Thousands of Israeli Arabs had taken to the streets to show support for Palestinians in the West Bank and Gaza Strip, who a month earlier had embarked on an uprising against Israeli occupation.
Then-Prime Minister Ehud Barak decided to launch a formal inquiry, in part to deflect growing Arab anger against his government. Barak had been elected in May 1999 on a peace platform, with strong Arab support.
The report put the blame for the riots squarely on the shoulders of the Israeli establishment, saying a major cause was systematic government neglect of the Arab minority.
“The state and all its governments failed consistently in dealing with the problems raised by the existence of a large Arab minority within a Jewish state,” it said.
“The government's approach to the Arab sector was in large part characterized by neglect and discrimination.
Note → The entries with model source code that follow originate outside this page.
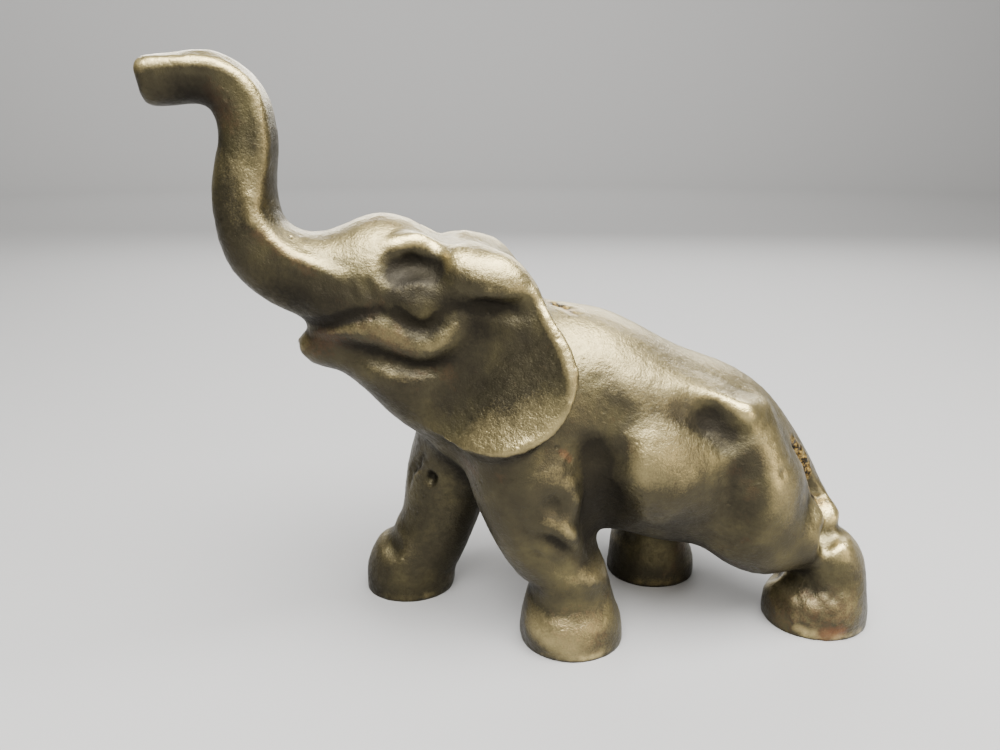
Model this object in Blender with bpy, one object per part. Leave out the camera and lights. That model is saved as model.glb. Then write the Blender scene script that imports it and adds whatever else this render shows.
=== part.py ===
"""A cast bronze elephant in mid stride, its trunk raised in an S.

It looks along -X, its left side is towards -Y, and its four soles rest on Z = 0, with the
origin below the middle of its length. The whole figure is one casting, so it is one solid.
Each mass of the animal is lofted as a closed skin, the skins are fused into one surface,
and strokes then press the hollows and raise the ridges, as a modeller does in clay.

The figure is drawn on a grid GRID_HEIGHT steps high. All points, widths, reaches and rises
in the tables are grid steps, so they are shares of the figure's height.
"""

import bmesh
import bpy
import numpy as np

HEIGHT = 0.131

GRID_HEIGHT = 131
STEP = HEIGHT / GRID_HEIGHT
GRID_ORIGIN = np.array([-0.8, 0.0, 0.0])

NEAR = -1
FAR = 1

# Fineness of the clay and of the finished facets, in grid steps and in counts

CLAY_GRAIN = 1.15
RING_SIDES = 28
RINGS_PER_SPAN = 4
TRIANGLES = 9000

# How far inside corners are filled and edges are softened

CREASE_ROUNDS = 40
CREASE_FILL = 0.78
CREASE_SOFTEN = 0.12
SMOOTH_SHARE = 0.5

# The ear pad, in grid steps and in shares of the way from its root to its rim

EAR_THICKNESS = 3.6
EAR_LIP = 0.7
EAR_LIP_PLACE = 0.92
EAR_LIP_SPREAD = 0.06
EAR_DISH = 2.0
EAR_EDGE_LEFT = 0.02
EAR_EDGE_ROUNDING = 12
EAR_RINGS = 14
EAR_COLUMNS = 24

# The trunk's section: nearly square, drawn in below a widest line above its middle

TRUNK_SQUARENESS = 2.8
TRUNK_KEEL = 0.25
WIDEST_LINE = 0.35

BRONZE_COLOUR = (0.085, 0.066, 0.041, 1.0)
BRONZE_METALLIC = 0.75
BRONZE_ROUGHNESS = 0.42


# Masses of the body. Each station is x, y, z, half width across, half depth in the side view.

TORSO = [
    (-24, 0, 59.6, 13, 15),
    (-10, 0, 57.6, 18.5, 22),
    (6, 0, 52.4, 21.5, 25.6),
    (23, 0, 45.8, 22.5, 23.6),
    (40, 0, 39.6, 20.5, 22.8),
    (53, 0, 33.6, 17, 17.3),
    (62, 0, 29.5, 11.5, 11),
    (67, 0, 26.5, 6, 6),
]

HEAD = [
    (-6, 0, 72.6, 13, 12),
    (-16, 0, 76.4, 15.5, 14.6),
    (-26, 0, 79.2, 15.5, 14.2),
    (-36.5, 0, 83, 13.8, 16.3),
    (-44.5, 0, 84, 12, 13),
    (-51, 0, 84.6, 10.5, 9.6),
]

THROAT = [
    (-14, 0, 53, 13, 11),
    (-26, 0, 59.4, 12.5, 10.6),
    (-36, 0, 66, 11.5, 8),
    (-44, 0, 69.6, 9, 5.6),
    (-50.5, 0, 69.6, 6.4, 4.6),
    (-53.8, 0, 68.3, 3.8, 3.1),
]

TRUNK = [
    (-42, 0, 84, 11.5, 11),
    (-49, 0, 85.2, 10.5, 9.3),
    (-56, 0, 87.4, 9.5, 8.4),
    (-61.4, 0, 92, 8.5, 7.8),
    (-63.6, 0, 98.6, 7.6, 6.9),
    (-63.6, 0, 105.6, 7, 6.6),
    (-61.9, 0, 114, 6.5, 6),
    (-63.2, 0, 121.8, 6.3, 5.8),
    (-68.6, 0, 126.2, 6.3, 5.2),
    (-75.5, 0, 125.6, 6.3, 5),
    (-82, 0, 125.2, 6.2, 5.2),
]

NEAR_FORELEG = [
    (-6, -9, 57, 11, 13),
    (-5, -11.5, 43, 12, 13.5),
    (-1.5, -12.7, 30, 10.8, 12),
    (3, -13, 20, 9.6, 10.2),
    (5, -13, 14, 9.6, 9.6),
    (5.2, -13, 8, 10.8, 11.4),
    (5.6, -13, 3.5, 11.4, 12.4),
    (6, -13, 0, 11.5, 12.2),
    (6, -13, -4, 11, 11.8),
]

FAR_FORELEG = [
    (-15, 10, 55, 11, 12),
    (-18, 13, 42, 11.5, 12),
    (-21.5, 15, 30, 10.5, 11.3),
    (-24, 15, 20, 9.8, 10),
    (-27, 15, 13, 9.9, 10),
    (-30.5, 15, 8, 10.5, 11.4),
    (-32, 15, 3.5, 10.8, 12),
    (-32.3, 15, 0, 10.6, 11.6),
    (-32.3, 15, -4, 10, 11),
]

NEAR_THIGH = [
    (40, -8, 54, 10, 12),
    (42.5, -11, 45, 11.5, 12.5),
    (45.5, -12.5, 35, 11.5, 15.4),
    (51.6, -12.5, 25.6, 10.5, 12),
    (62.5, -12, 23.4, 9.2, 8),
]

NEAR_HIND_FOOT = [
    (65.5, -12, 22, 7.5, 5),
    (68.6, -12, 17.5, 9.3, 8),
    (70, -12, 12.5, 10, 8.6),
    (69, -12, 7.5, 11.4, 11.4),
    (67.8, -12, 3.5, 11.7, 13),
    (67.6, -12, 0, 11.4, 12.8),
    (67.6, -12, -4, 10.8, 12),
]

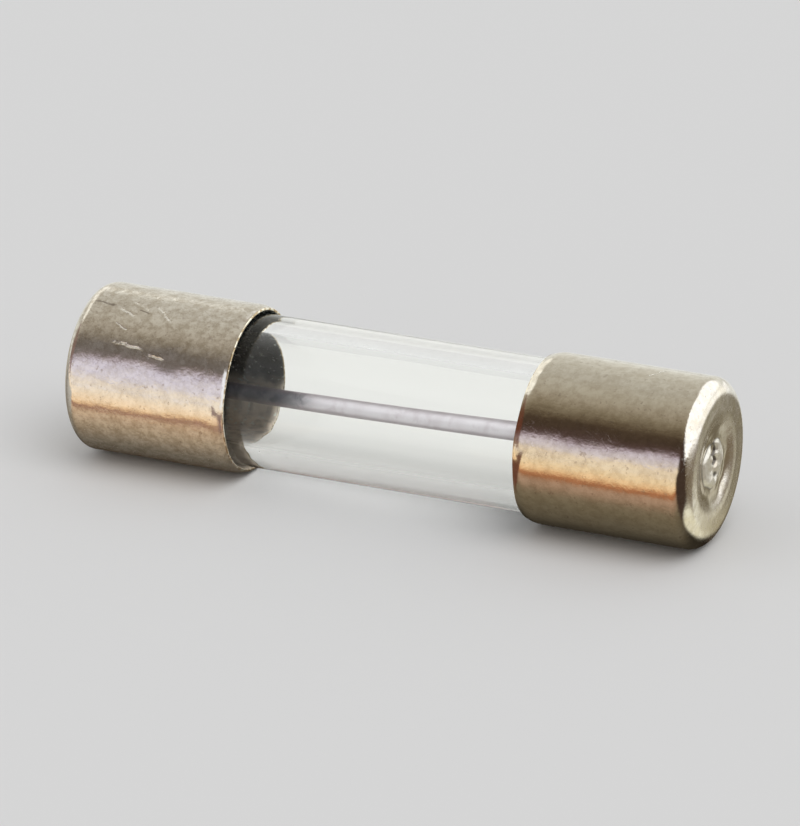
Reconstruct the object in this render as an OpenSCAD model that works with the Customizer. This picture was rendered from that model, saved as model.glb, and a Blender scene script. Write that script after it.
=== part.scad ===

The establishment did not demonstrate sufficient sensitivity to the Arab sector, nor did it budget its resources in an equal way to the Arab population.”
The commission said Barak misread the charged atmosphere in the Arab community before the riots broke out and then did not do enough to prevent the use of live fire against demonstrators.
The panel also said several Israeli Arab politicians encouraged violence, but it did not recommend any disciplinary measures against them.
The riots broke out against the backdrop of a growing radicalization among Israeli Arabs, particularly followers of the Islamic Movement in Israel, the report said.
“The process of radicalization was related to the strengthening of Islamic politics in Israel in the period immediately preceding the (October 2000) events,” it said.
Concerning the use of force, the commission said live fire and rubber-coated steel bullets should not be permitted to control crowds unless the lives of officers are in danger.
“It must be pointed out in the strongest terms that live fire by police … is not a means for dispersing crowds,” the report said. “The use of rubber bullets is inappropriate because of the considerable dangers involved.”
The Israeli army also often uses rubber bullets against Palestinian stone-throwers in the West Bank and Gaza Strip. A security source, speaking on condition of anonymity, said the army plans to continue using them to disperse riots “in cases where there is a danger to life.”
Noam Hoffstater of the Israeli human rights organization B'Tselem said rubber bullets should be immediately banned for use in crowd control. The bullets can be lethal at close range or if they hit soft body tissue.
The report did not block Barak's possible return to politics – he said he might announce comeback plans in coming weeks – but recommended that his police minister at the time, Shlomo Ben-Ami, be barred from ever returning to the post.
Israeli Arab leaders said they were dissatisfied with the findings.
“The report does not prevent the next October,” said Abdulmalik Dahamshe, one of 10 Arab members of parliament. “Nor does it come to terms with the hostile policy that has existed in this country against Israeli Arabs for 55 years.”
Israeli police chief Shlomo Aharonishky said he would study the recommendations and implement them as quickly as possible.
For the most part, Israeli Jews and Arabs live in separate communities, marked by profound social and economic inequalities.
Arabs are far less likely than Jews to enter college, far more likely to drop out of school, and far less likely to find jobs in the public sector, where security considerations are often invoked as a justification for barring them from employment.
State allocations to Arab municipalities are considerably lower than those for their Jewish counterparts, and Arabs are more limited than Jews in their ability to acquire state lands for building and agricultural purposes.
Other major inquiries have dealt with the 1982 massacre of hundreds of Palestinian refugees by Israeli allies in Lebanon and the 1995 assassination of Prime Minister Yitzhak Rabin by an ultranationalist Jew.